I recognise that the pattern one should use is specific to use case, and that the point of astrophot is that it is structured to be applicable to many and varied situations. So actually conceiving of a unified scheme for 'just works' dumping of data into a table is probably a fool's errand. But it might make sense to have some facility to do some common/likely use cases like the ones above?

But regardless, it would be very helpful to have a tutorial notebook that includes some examples and/or guidance for best practice ways of constructing catalogues/tables of results from astrophot.

ConnorStoneAstro commented 1 month ago

Hi @entaylor , indeed there is a lot of bookkeeping to do!
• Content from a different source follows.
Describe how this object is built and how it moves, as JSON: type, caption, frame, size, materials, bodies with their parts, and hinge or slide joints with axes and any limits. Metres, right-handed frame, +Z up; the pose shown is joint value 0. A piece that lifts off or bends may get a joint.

It's so cool to see built out pipelines with the code :) I think there are a bunch of tricks that I could write out in a tutorial for sure. For example for any model you can do model.parameter_order to grab a tuple with all the parameter names. Or even better, you can do model.parameters.vector_names() to get a list of strings with the same length as model.parameters.vector_values() which has all of the fitted values.

I had attempted to make a human readable automatic output at one point, this is the yaml file. Ultimately, because there can be a lot of complexity in how models share parameters, and how one can make arbitrarily nested group model, I couldn't get a structure that was a really clean table like what I think you want.

Perhaps we can use this issue to discuss a format that AstroPhot could automatically output which would be useful for pipelines like what you are constructing. I have a few ideas for what could be done, which have advantages and drawbacks.

I'm sure there are other options too. Let me know what you think!